The below graph shows an example distribution of bike trips:

dist_bike <- c(1.5, 9, 4, 2, 2, 3, 5, 3.4, 1) # distance, e.g. in km
hist(dist_bike) # plot a crude histogram of counts

d3 <- density(x = dist_bike, bw = 3) # calculate the kernel density
d1 <- density(x = dist_bike, bw = 1) # calculate the kernel density

Note that the ‘bw’ is the bandwidth, respresenting the standard deviation of the smoothing kernel. (I think this is an assumption about the s.d. of the underlying data - will need to be mode specific if so.)

Let’s plot the kernel density just estimated:

hist(dist_bike, freq = F)
lines(d3, col = "red")
lines(d1, col = "blue")

Fitting a functional form to KDE estimates

The MASS function fitdistr may fit functional forms to the pdf and it certainly can fit fixed distributions:

library(MASS)
m1 <- fitdistr(x = dist_bike, densfun = "gamma" )
hist(dist_bike, freq = F)
lines(dgamma(x = 0:10, m1$estimate[1], m1$estimate[2]))

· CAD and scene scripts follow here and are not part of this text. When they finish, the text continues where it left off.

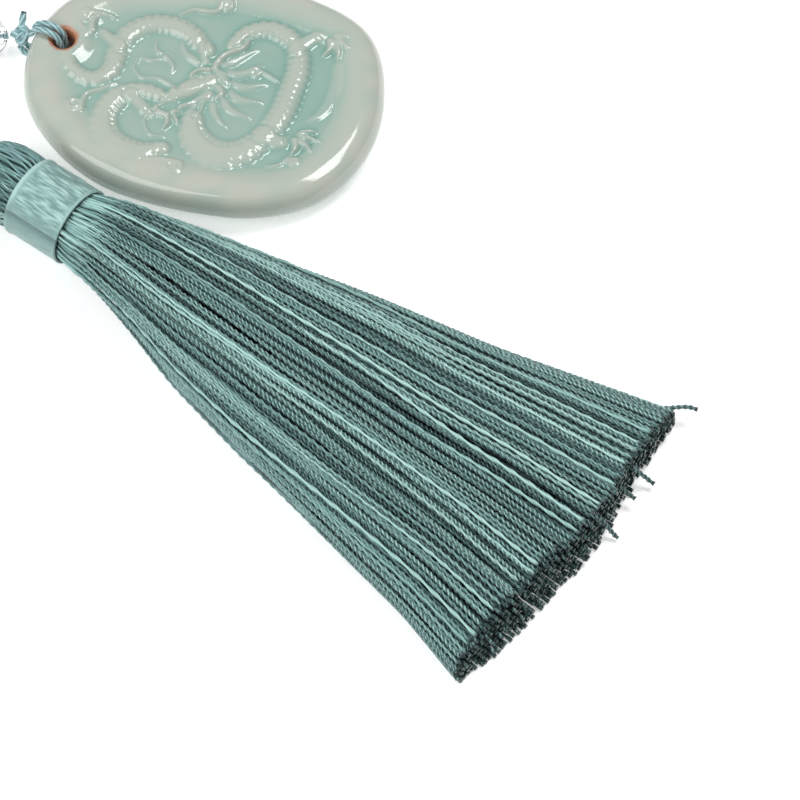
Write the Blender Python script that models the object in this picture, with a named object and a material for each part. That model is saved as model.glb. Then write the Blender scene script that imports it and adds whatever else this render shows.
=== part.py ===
"""Beaded tassel pendant, lying on a table as it was laid out.

A glazed stoneware plate with a raised dragon hangs on a doubled cord. Its cord runs from a small knot
through a clear glass bead to a joining knot, where the tassel's cord and the hanging loop meet it. The
tassel is a bundle of yarns folded into a round head, with a satin ribbon band around its neck.

Sizes are millimetres in the layout frame (X right, Y away, Z up from the table) until the meshes are
written in metres. The layout is then moved so that the origin is under the middle of the object,
the hanging loop left out.
"""

import math
import random

import bmesh
import bpy
from mathutils import Vector

MM = 0.001
SEED = 20
COLLECTION = "beaded_tassel_pendant"

# Glazed plate: outline radius every 22.5 degrees about its centre, counterclockwise from +X.
PLATE_CENTRE = (-28.5, 49.2)
PLATE_RADII = (26.3, 26.3, 23.1, 20.9, 20.4, 22.0, 25.4, 26.6, 25.6, 23.0, 21.0, 19.7, 20.1, 22.5, 25.2, 26.1)
PLATE_SECTORS = 72
# Columns: inset from the outline, height. From the widest line up and over the rim to the ground.
PLATE_TOP = ((0.1, 4.9), (0.6, 5.95), (1.4, 6.65), (2.5, 6.98), (3.7, 7.0), (4.6, 6.7), (5.4, 6.25))
# Columns: inset from the outline, height. From the widest line down and under to the flat foot.
PLATE_UNDER = ((0.15, 3.0), (0.8, 2.0), (2.2, 1.5), (6.6, 1.4), (10.0, 0.0))
PLATE_WIDEST_Z = 4.0
GROUND_Z = 6.15
RIM_Z = 7.0
GROUND_RINGS = (0.93, 0.85, 0.77, 0.69, 0.61, 0.53, 0.45, 0.37, 0.28, 0.19, 0.09)
RELIEF_HEIGHT = 0.8
RELIEF_SLOPE = 0.6
HOLE_CENTRE = (-48.7, 57.5)
HOLE_RADIUS = 1.75
HOLE_SHOULDER = 3.4
SHOULDER_FADE = 1.6
HOLE_SEGMENTS = 24
DRILL_LENGTH = 12.0

# Raised dragon on the plate, about the plate's centre: tail and back, lower loop, neck and chest.
# Columns: X, Y, half width.
DRAGON_BODIES = (
    ((-19.6, 5.6, 0.9), (-18.0, 2.6, 1.2), (-15.3, 1.5, 1.4), (-13.2, 3.2, 1.5), (-12.4, 6.4, 1.55),
     (-10.8, 9.6, 1.65), (-7.6, 11.3, 1.65), (-4.0, 10.9, 1.6), (-1.2, 9.0, 1.5), (0.6, 6.4, 1.3)),
    ((-4.8, -2.2, 1.2), (-8.2, -0.9, 1.35), (-11.8, -1.9, 1.8), (-13.8, -5.4, 1.95), (-12.6, -9.2, 1.9),
     (-9.0, -11.2, 1.7), (-5.4, -10.8, 1.2)),
    ((-1.2, -5.2, 1.5), (-0.8, -8.8, 2.3), (1.8, -11.6, 2.6), (5.6, -11.6, 2.3), (8.8, -9.0, 1.95),
     (11.2, -5.2, 1.85), (12.6, -1.2, 1.8), (13.7, 3.2, 1.7), (13.2, 7.4, 1.6), (10.2, 9.9, 1.55),
     (6.8, 9.5, 1.45), (4.6, 7.2, 1.25)),
    ((3.2, 2.4, 2.4), (1.2, 0.9, 2.6), (-1.2, -0.3, 1.9), (-3.6, -1.4, 1.4)),
)

# Tassel: neck end, direction in the table's plane, and the height of its middle line.
TASSEL_NECK = (-45.03, 24.73)
TASSEL_TURN = math.radians(-36.5)
TASSEL_Z = 6.1
NECK_RADIUS = 5.2
YARN_COLUMNS = 20
YARN_ROWS = 7
YARN_FILL = 0.7
ROOT_S = 0.4
# Columns: distance along, upper side, lower side, top height, share of the flattened pile.
SKIRT = (
    (0.4, 5.2, -5.2, 11.3, 0.0),
    (7.0, 8.6, -6.6, 11.4, 0.3),
    (28.0, 14.3, -11.1, 9.7, 1.0),
    (56.0, 20.5, -17.6, 8.6, 1.0),
    (86.6, 28.0, -24.9, 8.0, 1.0),
)
END_BULGE = 0.0052
END_SCATTER = 0.7
CROWN_REACH = 0.93
# Columns: distance along, radius. From the neck under the band to the tip of the head.
HEAD_PROFILE = (
    (-9.6, 5.2), (-10.2, 5.75), (-12.9, 5.85), (-15.5, 5.45), (-17.4, 4.35), (-18.7, 2.7), (-19.3, 1.1),
)

# Ribbon band. Columns: distance along, outer radius. The two edges are its raised selvedges.
BAND_INNER = 5.5
BAND_OUTER = ((-9.2, 5.85), (-8.95, 6.0), (-8.45, 6.0), (-8.15, 5.86), (-0.5, 5.86), (-0.3, 5.96), (0.0, 5.84))
BAND_SEGMENTS = 48
BAND_SEAM = math.radians(150.0)
BAND_LAP = 0.1
BAND_LAP_REACH = math.radians(250.0)

BEAD_CENTRE = (-60.25, 60.6, 3.1)
BEAD_RADIUS = 3.1
BEAD_BORE = 1.0
BEAD_ARC_STEPS = 12
BEAD_SEGMENTS = 32

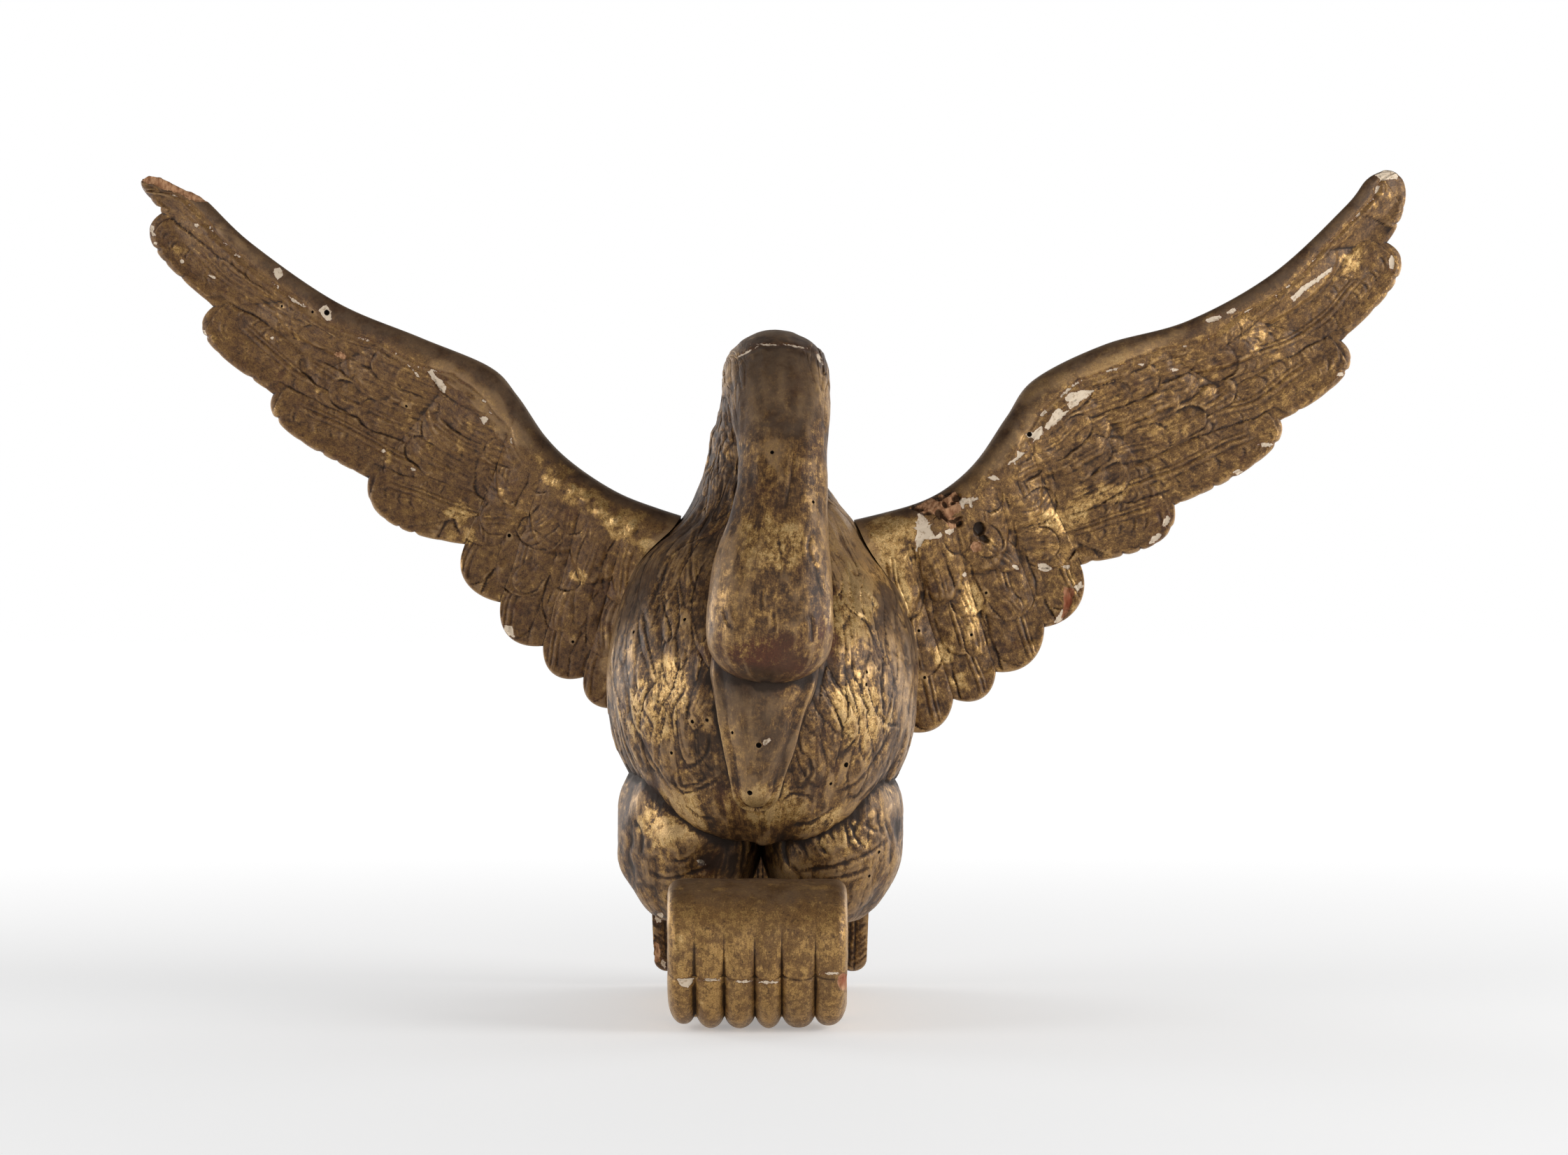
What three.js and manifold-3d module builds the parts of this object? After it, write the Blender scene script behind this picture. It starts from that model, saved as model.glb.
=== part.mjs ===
// A gilded wooden swan, carved with raised wings and its neck bent down over the breast.
// It sits on a plinth whose front edge is rolled into a fluted scroll.
// Millimetres. The swan faces -Y, +Z is up, and z = 0 is the surface that the plinth stands on.
// The origin is on the plinth's flat underside, below the thighs. Right and left are the swan's own.
import * as THREE from "three";
import { ParametricGeometry } from "three/addons/geometries/ParametricGeometry.js";
import { mergeVertices } from "three/addons/utils/BufferGeometryUtils.js";
import Module from "manifold-3d";

const wasm = await Module();
wasm.setup();

// Shared sizes
const JOINT_GAP = 0.3;
const WELD = 1e-4;
const END_CROWDING = 0.75;
const GROOVE_SHARPNESS = 0.96;
const GOLD_BROWN = 0x7a5c33;
const WORN_BROWN = 0x6b4d2c;

// Each station of a swept form: x, y, z of its middle, then half its width and half its depth
const TRUNK = {
  stations: [
    [1.5, 4, 89, 71, 72],
    [1.5, 6, 130, 71.5, 77],
    [0.5, 8, 165, 72.5, 75],
    [0.5, 10, 198, 63.5, 60],
    [1.5, 10, 224, 46.5, 45],
    [1, 7, 246, 30.5, 33],
    [2.5, 0, 266, 25, 28],
    [5.5, -12, 284, 25.5, 26],
    [7, -30, 295.6, 25.5, 23.2],
    [9.5, -52, 285, 23, 20.5],
    [10.3, -66, 258, 20.2, 19],
    [9.5, -74, 230, 21.3, 20],
    [6, -80, 205, 25, 23],
    [4, -81, 180, 26.5, 24],
    [3, -79, 157, 25, 21],
  ],
  around: 28,
  rings: 42,
  capStart: 0.103,
  capEnd: 0.068,
};
const BEAK = {
  stations: [
    [3, -66, 178, 23, 16],
    [2, -69, 160, 24.5, 17],
    [0.5, -70, 145, 20.5, 17],
    [-0.5, -69, 129, 16.5, 16],
    [-1.5, -66, 114, 12, 14],
    [-2, -62, 99, 9, 11],
  ],
  around: 16,
  rings: 12,
  capStart: 0.05,
  capEnd: 0.13,
};

// Thighs: plump ovals under the breast, side by side
const THIGH = {
  x: 33.5,
  y: -2,
  z: 85,
  halfWidth: 33,
  halfDepth: 44,
  halfHeight: 46.5,
  around: 20,
  rings: 14,
};

// Tail: a fan of feathers that hangs behind the plinth. halfWidths runs from its top to its end.
const TAIL = {
  middleX: -0.8,
  topY: 76,
  topZ: 125,
  tilt: THREE.MathUtils.degToRad(11),
  halfThickness: 5,
  halfWidths: [24, 38.5, 50, 54, 53],
  length: 112,
  bow: 7,
  feathers: 7,
  featherRound: 7,
  flute: 2.4,
  lobeSteps: 4,
  places: [0, 0.2, 0.4, 0.6, 0.8, 1],
};

// Plinth: a block with a platform behind a rolled, fluted front
const SCROLL = {
  halfWidth: 40.7,
  middleX: -0.8,
  middleY: -64,
  middleZ: 33.5,
  halfDepth: 32,
  halfHeight: 33.5,
  squareness: 2.35,
  edgeRadius: 6,
  grooves: [-29, -15.8, -2, 10, 25],
  grooveDepth: 6,
  endRise: 2.6,
  endRiseFrom: 22,
  grooveStart: THREE.MathUtils.degToRad(48),
  grooveFull: THREE.MathUtils.degToRad(150),
  grooveFade: THREE.MathUtils.degToRad(200),
  grooveEnd: THREE.MathUtils.degToRad(250),
  stepsAcrossLobe: 5,
  around: 24,
  backY: -49,
};
const PLATFORM = {
  width: 74,
  height: 42,
  frontY: -62,
  hollowY: -28,
  hollowHeight: 8,
  rearY: 72,
  rearRadius: 20,
  bevel: 1.5,
};
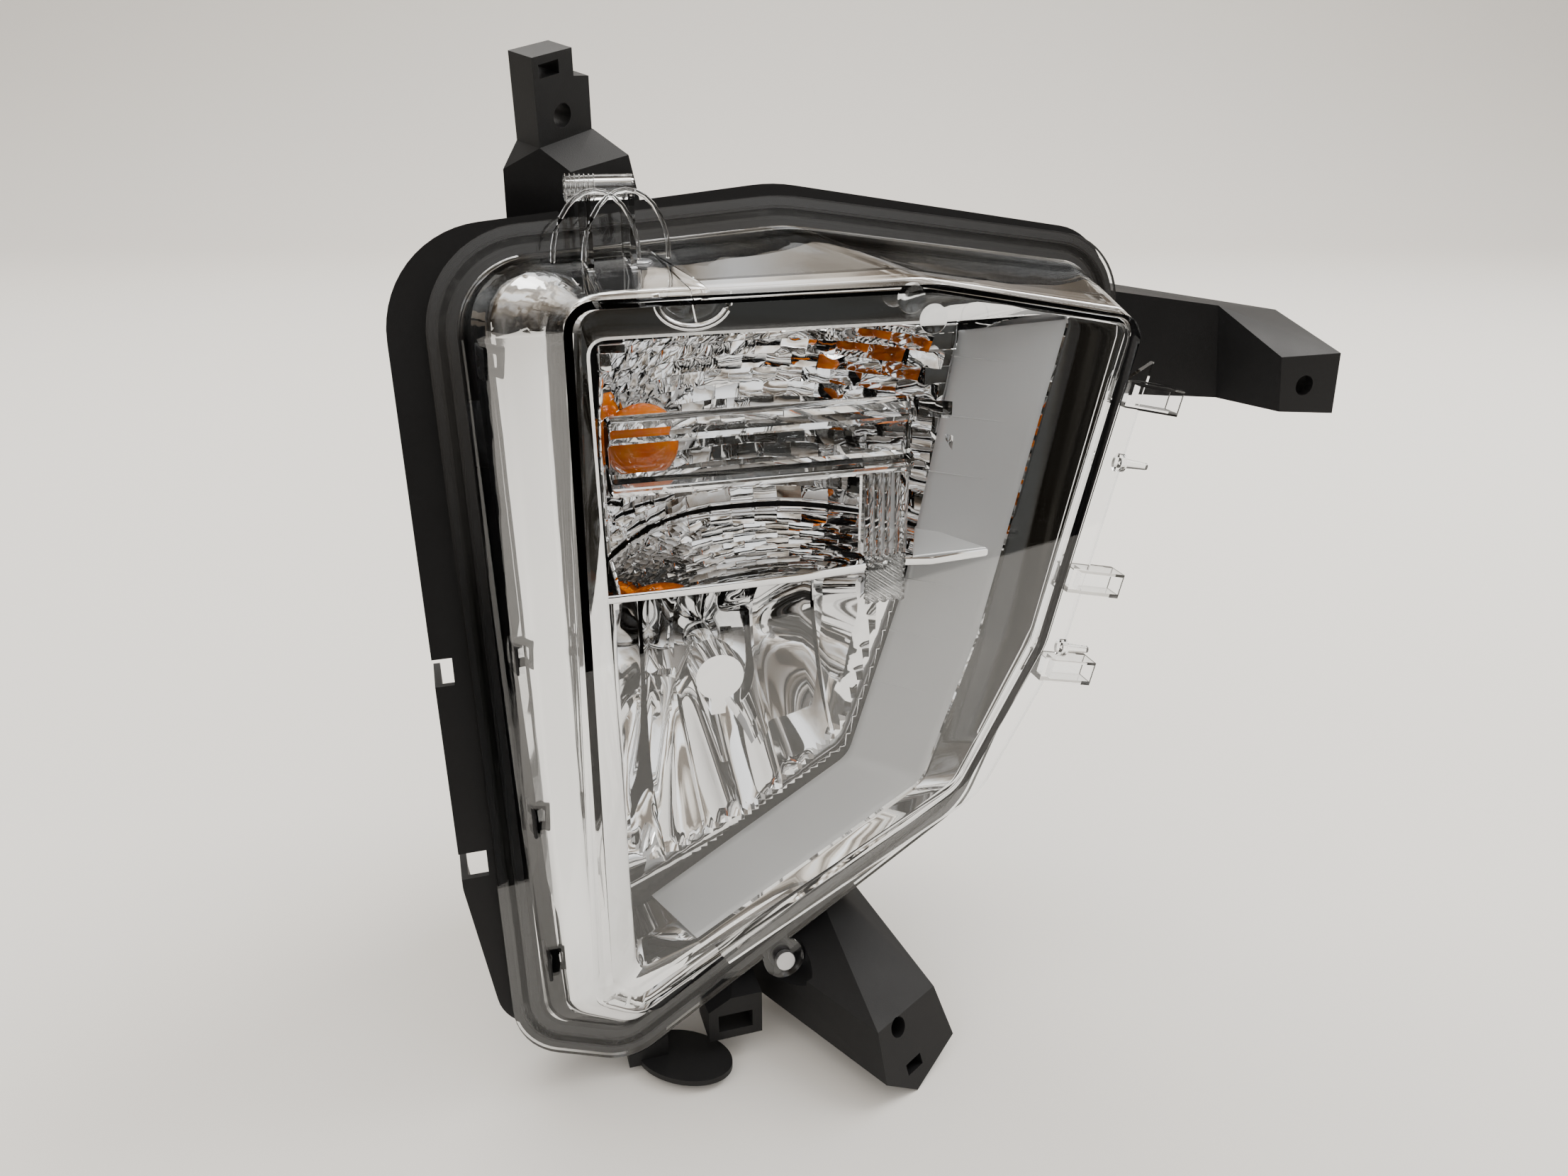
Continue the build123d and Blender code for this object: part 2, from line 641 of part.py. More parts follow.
def lens_screw():
    """Pan-head screw through the lens ear."""
    head_start = LENS_FLANGE_THICKNESS + 0.1
    head = along(JOINT, LENS_SCREW_HEAD_DIAMETER, head_start, LENS_FLANGE_THICKNESS + 3)
    shank = along(JOINT, LENS_SCREW_DIAMETER, -LENS_SCREW_LENGTH, LENS_FLANGE_THICKNESS + 1)
    return (head + shank).moved(Pos(ear_place()))


# ------------------------------------------------------- bezel, trim, blade and guide


def bezel():
    """Chrome bezel: a front frame with side walls, and a tunnel back to the reflectors."""
    outside = funnel(
        outline(front_plane(BEZEL_FRONT), FACE, -BEZEL_GAP), outline(JOINT, WALL_ROOT, -BEZEL_GAP)
    )
    inside = funnel(
        outline(front_plane(BEZEL_FRONT + BEZEL_WALL), FACE, -BEZEL_GAP - BEZEL_WALL),
        outline(JOINT, WALL_ROOT, -BEZEL_GAP - BEZEL_WALL),
    )
    tunnel = funnel(
        outline(front_plane(BEZEL_FRONT), OPENING, BEZEL_WALL),
        outline(front_plane(TUNNEL_BACK), INNER_OPENING, BEZEL_WALL),
    )
    return outside - inside + tunnel - tunnel_space(0)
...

It’s also possible to fit functional forms using the ‘np’ package, but not yet figured that out. This may be moving in the right direction though:

# install.packages("np") # if not installed
library(np)
## Nonparametric Kernel Methods for Mixed Datatypes (version 0.60-2)
## [vignette("np_faq",package="np") provides answers to frequently asked questions]
mnp <- npreg(dist_bike ~ log(dist_bike))
## 
Multistart 1 of 1 |
Multistart 1 of 1 |
Multistart 1 of 1 |
Multistart 1 of 1 /
Multistart 1 of 1 |
Multistart 1 of 1 |
                   
summary(mnp)
## 
## Regression Data: 9 training points, in 1 variable(s)
##               log(dist_bike)
## Bandwidth(s):      0.1096861
## 
## Kernel Regression Estimator: Local-Constant
## Bandwidth Type: Fixed
## Residual standard error: 0.06891933
## R-squared: 0.9991394
## 
## Continuous Kernel Type: Second-Order Gaussian
## No. Continuous Explanatory Vars.: 1
hist(dist_bike)
lines(fitted(mnp))